How to Take a Relationship Slow — 5 Easy Steps
So, you’ve gone on a date or started chatting with someone on Pure, and you can’t help but imagine your entire future together. You’re making up scenarios, planning where you’d like to vacation, marriage, kids — the standard. But what happens if that’s brought you pain and disappointment in the past? If you’ve been hurt by diving head-on into something that ended up being bad for you, taking it slow might be a good approach. It can apply to dating in general, waiting until the right moment for intimacy, not texting too much, or whatever else fits in your framework of taking things slow. Let’s talk about why it can be a great idea, depending on your personal needs and desires.
1. Recognize that it’s healthy
Not every second date must be the next day after the first. Not every first date must end with sleeping over. Sometimes you want to savor the relationship that is only beginning — and that is entirely okay. In fact, you’re giving yourself and your partner the time and space to figure out whether you are compatible and if you could do this long-term. Back in the day, people took their time and weren’t in a rush for the next big thing. So, why fall into the modern pitfalls of speedy dating? Isn’t it better to take your sweet time instead? They’re not going anywhere. And if they are, at least you’ll be certain they weren’t serious.

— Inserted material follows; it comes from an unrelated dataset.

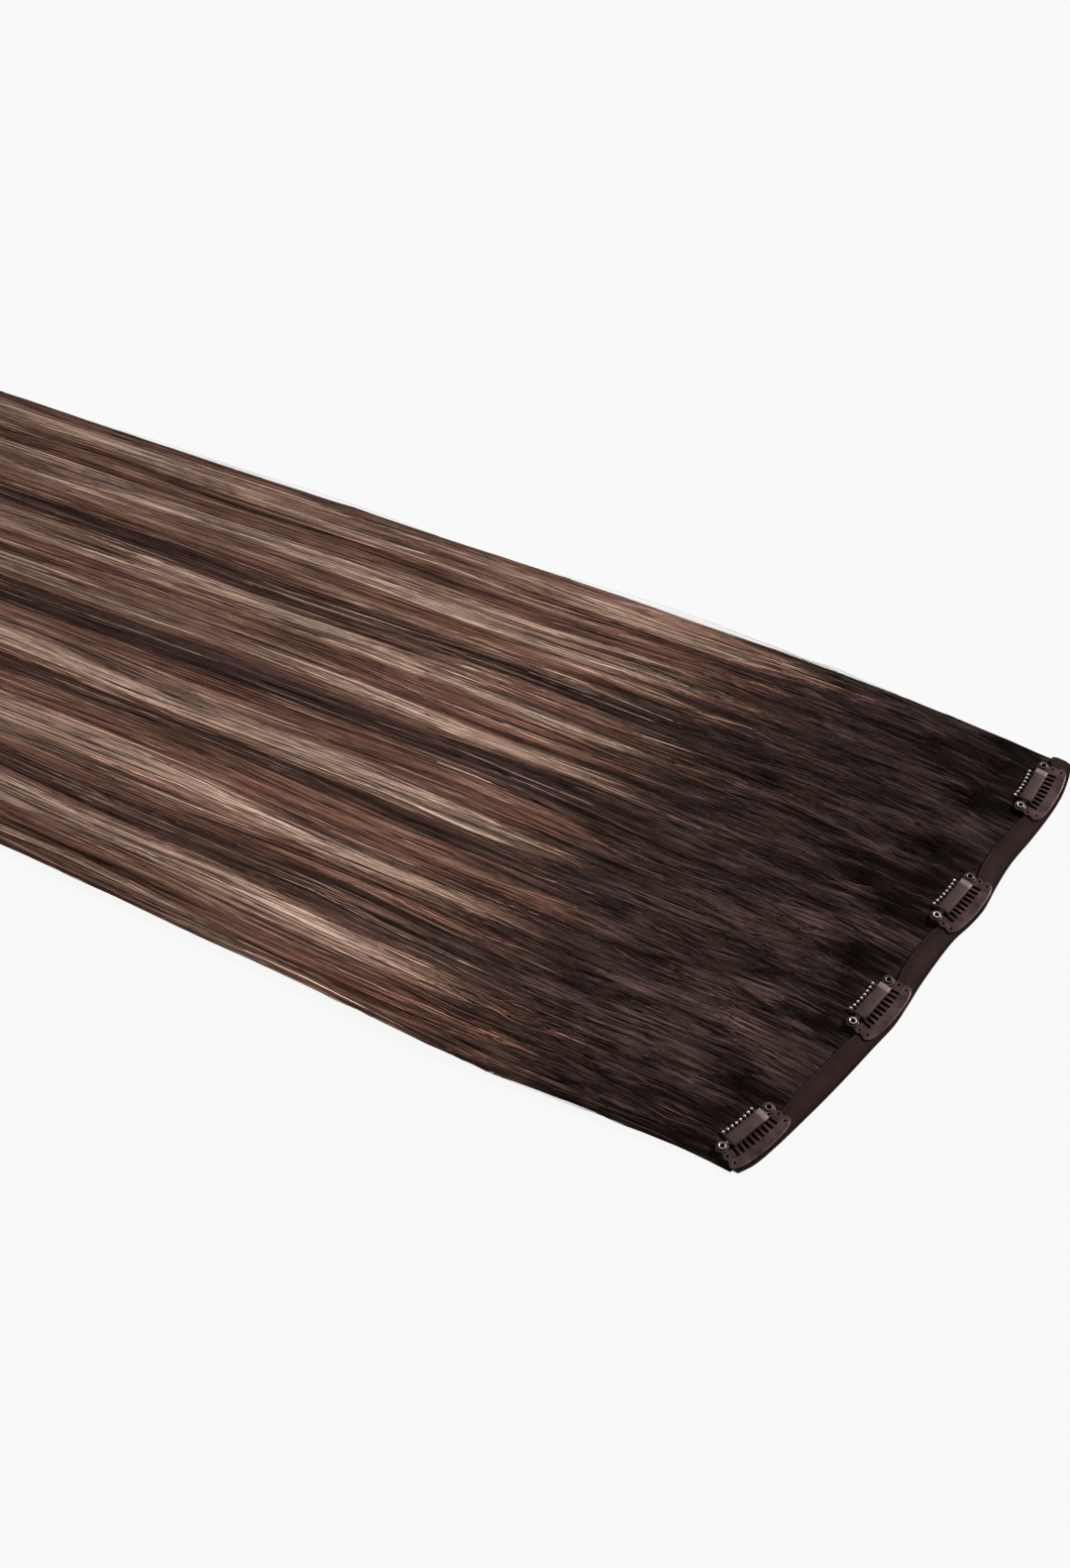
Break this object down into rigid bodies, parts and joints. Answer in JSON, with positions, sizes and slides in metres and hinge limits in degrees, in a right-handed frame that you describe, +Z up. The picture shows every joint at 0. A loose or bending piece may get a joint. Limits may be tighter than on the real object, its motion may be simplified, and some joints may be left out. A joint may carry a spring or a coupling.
{
  "type": "clip in hair extension",
  "caption": "Straight, dark-rooted hair weft on a smooth curved band with snap comb clips, lying flat; worn by clipping the band under the wearer's own hair.",
  "frame": {"origin": "under the middle of the whole piece, on the surface it lies on", "axes": "+X along the hair from its tips to the band, +Y along the band from its near end, +Z up, the side with the clips"},
  "size_m": [0.6518, 0.2328, 0.0085],
  "materials": {
    "hair": "smooth straight fibre, dark brown at the roots, streaked mid brown and beige further down",
    "band": "smooth matte dark brown strip",
    "plate_metal": "satin dark brown enamel",
    "eyelet_metal": "glossy brown, worn bright on the rim",
    "sleeve": "satin brown silicone"
  },
  "bodies": {
    "root": {"hair": "hair", "weft_band": "band", "comb_plate_1": "plate_metal", "spring_bow_1": "plate_metal", "silicone_sleeve_1": "sleeve", "eyelet_1_near": "eyelet_metal", "eyelet_1_far": "eyelet_metal", "comb_plate_2": "plate_metal", "spring_bow_2": "plate_metal", "silicone_sleeve_2": "sleeve", "eyelet_2_near": "eyelet_metal", "eyelet_2_far": "eyelet_metal", "comb_plate_3": "plate_metal", "spring_bow_3": "plate_metal", "silicone_sleeve_3": "sleeve", "eyelet_3_near": "eyelet_metal", "eyelet_3_far": "eyelet_metal", "comb_plate_4": "plate_metal", "spring_bow_4": "plate_metal", "silicone_sleeve_4": "sleeve", "eyelet_4_near": "eyelet_metal", "eyelet_4_far": "eyelet_metal"}
  },
  "joints": []
}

2. Forget what society says
Or your friends, or family, or online blogs. We create our own relationships, and we are the only ones who get to have an opinion about them. So, no matter what anyone around you is saying, it’s none of their business. The pace of your relationship is between you and your partner. In case you’re struggling with what to tell people, we suggest a simple “I appreciate your insight, but I’m going to do what feels right to me. Thank you, though”.
3. Long-distance dynamic
Taking things slow seems to be the only right way when it comes to long-distance relationships. After all, you’re not going to permanently move to someone you’ve just met on the internet, right? Too many compromises are required when two people are talking long-distance, so it’s important to be aligned on all fronts. Take your time and get to know them properly before you even consider visiting them (or their visiting you). If it’s real enough and everything is going great, then you can take it to the next step with confidence. In case the relationship is not bringing you any satisfaction, it’s probably best to reconsider pursuing it.
4. Define what you want and need
Taking things slowly can be a great way to let yourself discover what you need in dating. Do you like long phone calls? What about conversations over wine? How often do you want to hang out with them? When is the right time to invite them over? What about hanging out with your friends? All these questions require you to know what you want in dating so that you can choose your partners accordingly. Conscious dating is the best way to date — don’t forget that! So, whether you’re taking things slow or moving fast, it’s always great to define what it is you want with as much precision as possible.
If you need tips on how to start dating, we have an article here.
5. Communicate
Of course, lack of proper communication is the pitfall of any relationship — not just a slow-burn one. But when it comes to a slow approach, making sure you and your partner are on the same page is essential. What if they’re the type who wants everything here and now? And now you’re trying to take things slow. Most likely, that one is not going to work. So, communicate every step of the way. We suggest something along the lines of “hey, I’ve been trying to take things slow when it comes to dating because I’m prioritizing myself now. Is that okay with you? Would you like to discuss this?”. And if their reaction isn’t quite what you expected or wanted, here’s how to leave a chat (or a relationship) in the nicest way possible.
6. Stay in the moment
Everyone is always in a rush. In a rush to date, to find the perfect partner, to get married — what have you. We tend to forget that relationships, much like any other aspect of life, are meant to be joyful. Staying in the present is great for you — not thinking about the past, not planning your joint future. Simply enjoying your time together and savoring every moment spent together is the key to successful dating. Life is not a race and there is no ultimate destination you need to get to. Even if the whole world wants to convince you otherwise.